# engine noise



## Spelchy (Jun 24, 1987)

hi. I drive a 1987 nissan pulsar with the ca16de engine. if anyone else has this, they know that the engine is rather loud and has bad resonance. Recently, I insulated most of the car with some matting that is aluminum on either side, and has 2 layers of bubble wrap in the middle. This has cut down the road noise I experience very considerably, however the engine is still quite loud. What I want to know is, where would I insulate the car to cut down the engine noise? I mean, obviously the firewall, but i'm not sure how to get in there? I would like to get into the dash and put insulation against the firewall in there, but I have no idea how, and that is my question. How would I get in there? There doesn't seem to be much for screws and the such, and I wonder if there is even a way to get in there at all.
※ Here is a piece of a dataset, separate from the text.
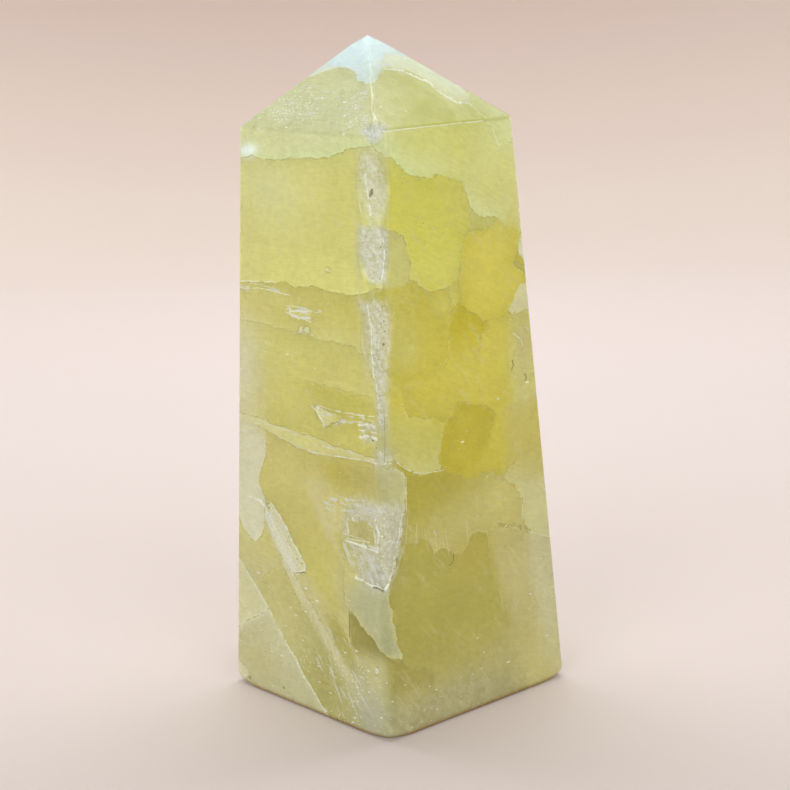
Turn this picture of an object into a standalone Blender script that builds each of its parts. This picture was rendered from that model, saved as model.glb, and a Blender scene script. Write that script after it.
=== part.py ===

Anyway, thanks for the help!


----------



## sr20dem0n (Mar 19, 2003)

sorry I can't help you in getting to the firewall, but you could try matting the floor or parts of the engine bay.


----------



## Spelchy (Jun 24, 1987)

would it be too hot to mat the engine bay? that's why i didnt do it, but i wasnt really sure


----------



## sr20dem0n (Mar 19, 2003)

that just depends on the mat you are using
some can go to high temps like that but many can't


----------



## Spelchy (Jun 24, 1987)

allright, thanks. i'll check it out. I found the mat in my garage, but i know where they sell it and i'll check it out.


----------